Share This Article
Il violino di Warren e una messe di distorsioni e organi sovrapposti, a dispensare psichdeliche chiavi per ipotetiche nuove porte della percezione. E’ la partenza del nuovo Dirty Three, dopo sette anni di silenzio discografico, con “Fornace Skies”. Cambiamento radicale? Già da “Sometimes I Forget You’ve Gone” in realtà (e per tutto il resto del disco) torna lo stile e l’ideale musicale del gruppo che conoscevamo, quella sorta di atipicità post rock che li allontana dal genere tanto quanto li avvicina ai suoi classici topoi, risultando però sempre la somma reale della cifra stilistica peculiare dei tre. Ok, è ancora è sempre il violino di Ellis a dominare, ma senza i giacigli di tessiture chitarristiche di Mick Turner e lo svolazzare beato, tra jazz (“Rain Song”) e math della ritmica di Jim White, non ci sarebbe motivo per sentirsi ancora ammaliati dal nono disco di un gruppo che, in fondo, da “Sad & Dangerous” non ripropone altro che se stesso.

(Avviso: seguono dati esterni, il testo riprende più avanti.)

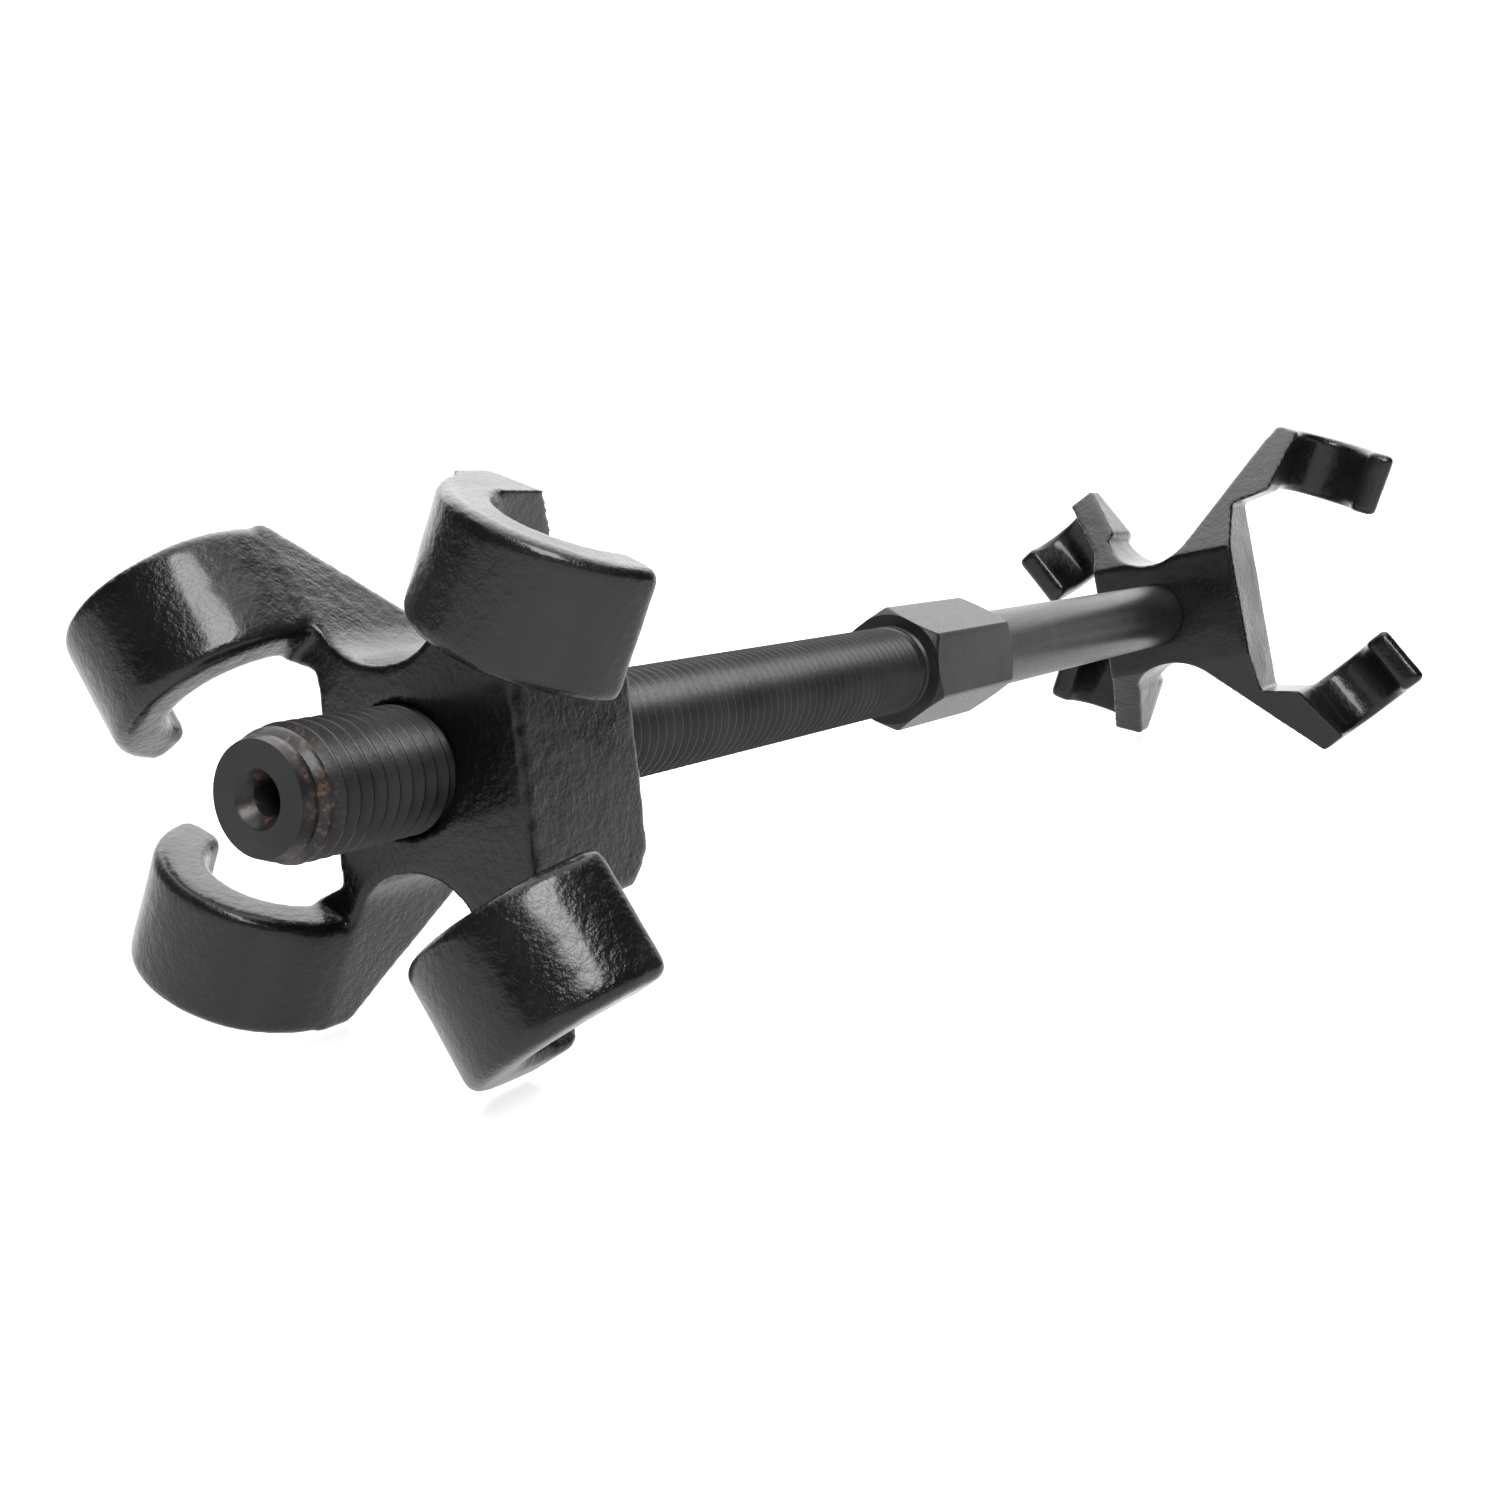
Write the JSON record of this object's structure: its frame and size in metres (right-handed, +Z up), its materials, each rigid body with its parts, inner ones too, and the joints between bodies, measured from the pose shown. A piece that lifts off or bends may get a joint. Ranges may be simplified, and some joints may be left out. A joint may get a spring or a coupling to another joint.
{
  "type": "coil spring compressor",
  "caption": "Hand-turned coil spring compressor with a long forcing screw, a hexagon drive and hooked jaws.",
  "frame": {"origin": "middle of the underside of the whole tool, on the floor it lies on", "axes": "+X along the screw from its threaded end towards the swivel jaw, +Y towards the narrow claws, +Z up"},
  "size_m": [0.4325, 0.1324, 0.1006],
  "materials": {
    "black_paint": "glossy",
    "black_oxide_steel": "satin"
  },
  "bodies": {
    "swivel_jaw": {"swivel_jaw": "black_paint"},
    "screw": {"spindle": "black_oxide_steel", "thrust_washer": "black_oxide_steel", "retaining_nut": "black_oxide_steel", "lock_pin": "black_oxide_steel"},
    "travelling_jaw": {"travelling_jaw": "black_paint"}
  },
  "joints": [
    {"name": "screw_turn", "type": "hinge", "parent": "swivel_jaw", "child": "screw", "pos_m": [-0.21625, 0.01085, 0.0416], "axis": [-1, 0, 0], "range_deg": [-3240, 18000]},
    {"name": "jaw_travel", "type": "slide", "parent": "swivel_jaw", "child": "travelling_jaw", "axis": [1, 0, 0], "range_m": [-0.0229, 0.1271]}
  ],
  "couplings": [
    {"joint": "jaw_travel", "follows": "screw_turn", "m_per_rad": 0.00040425}
  ]
}
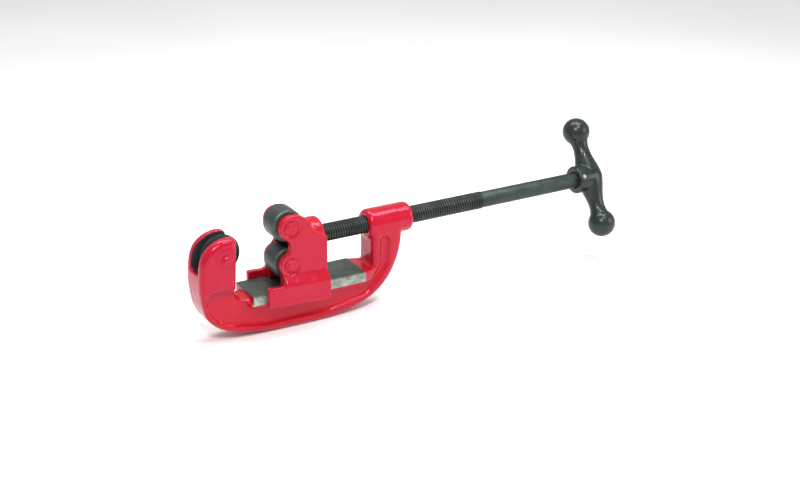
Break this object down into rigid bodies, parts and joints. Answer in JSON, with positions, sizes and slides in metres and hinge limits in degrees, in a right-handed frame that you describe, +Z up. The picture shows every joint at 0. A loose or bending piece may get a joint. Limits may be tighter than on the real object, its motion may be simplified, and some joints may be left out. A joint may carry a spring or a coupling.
{
  "type": "pipe_cutter",
  "caption": "Heavy screw-feed pipe cutter: red cast C frame, cutting wheel in the hook, guide rollers on a carriage that slides on machined ways, long feed screw and black cross handle.",
  "frame": {"origin": "where the pipe meets the cutting wheel: the front of the wheel's edge, on the feed screw's axis, in the middle plane", "axes": "+X along the feed screw towards the cross handle, +Y along the pipe towards the tool's far side, +Z up, from the ways towards the rollers"},
  "size_m": [0.4292, 0.0748, 0.1305],
  "materials": {
    "casting_paint": "gloss",
    "pin_paint": "gloss",
    "wheel_steel": "satin",
    "roller_steel": "satin",
    "screw_steel": "satin",
    "handle_black": "satin",
    "pin_steel": "satin",
    "clip_steel": "satin",
    "washer_brass": "satin"
  },
  "bodies": {
    "frame_body": {"frame": "casting_paint", "wheel_pin": "pin_paint", "wheel_pin_clip": "clip_steel"},
    "wheel_body": {"cutter_wheel": "wheel_steel"},
    "carriage_body": {"carriage": "casting_paint", "upper_roller_pin": "pin_paint", "lower_roller_pin": "pin_paint", "upper_roller_clip": "clip_steel", "lower_roller_clip": "clip_steel", "thrust_washer": "washer_brass", "near_keeper_pin": "pin_steel", "far_keeper_pin": "pin_steel"},
    "upper_roller_body": {"upper_roller": "roller_steel"},
    "lower_roller_body": {"lower_roller": "roller_steel"},
    "screw_body": {"feed_screw": "screw_steel", "t_handle": "handle_black", "handle_cross_pin": "pin_steel"}
  },
  "joints": [
    {"name": "wheel_spin", "type": "hinge", "parent": "frame_body", "child": "wheel_body", "pos_m": [-0.0182, 0, 0], "axis": [0, 1, 0], "continuous": true},
    {"name": "carriage_slide", "type": "slide", "parent": "frame_body", "child": "carriage_body", "axis": [1, 0, 0], "range_m": [-0.031, 0.0352]},
    {"name": "upper_roller_spin", "type": "hinge", "parent": "carriage_body", "child": "upper_roller_body", "pos_m": [0.0414, 0, 0.0172], "axis": [0, 1, 0], "continuous": true},
    {"name": "lower_roller_spin", "type": "hinge", "parent": "carriage_body", "child": "lower_roller_body", "pos_m": [0.0414, 0, -0.0172], "axis": [0, 1, 0], "continuous": true},
    {"name": "screw_turn", "type": "hinge", "parent": "carriage_body", "child": "screw_body", "pos_m": [0, 0, 0], "axis": [1, 0, 0], "range_deg": [-4428, 5040]}
  ],
  "couplings": [
    {"joint": "carriage_slide", "follows": "screw_turn", "m_per_rad": 0.00039789}
  ]
}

Sarà che quel “se stesso” è insieme di intuizioni emozionali uniche e quindi funziona e funzionerà sempre, sarà che “Toward The Low Sun” si articola secondo una sorta di filosofia improv più spinta che in passato, sarà che proprio quei sette anni di silenzio (nonostante i miliardi progetti personali) fanno la loro parte, ma non si avverte stanchezza né noia al trascorrere dell’ascolto. E’ un po’ sapere che quel posto caldo e sicuro in cui amavate ripararvi dal freddo esterno è sempre gestito bene e, forse, non chiuderà mai, nonostante poi alla fine, una volta ristorati, si riparta per altri mondi e avventure.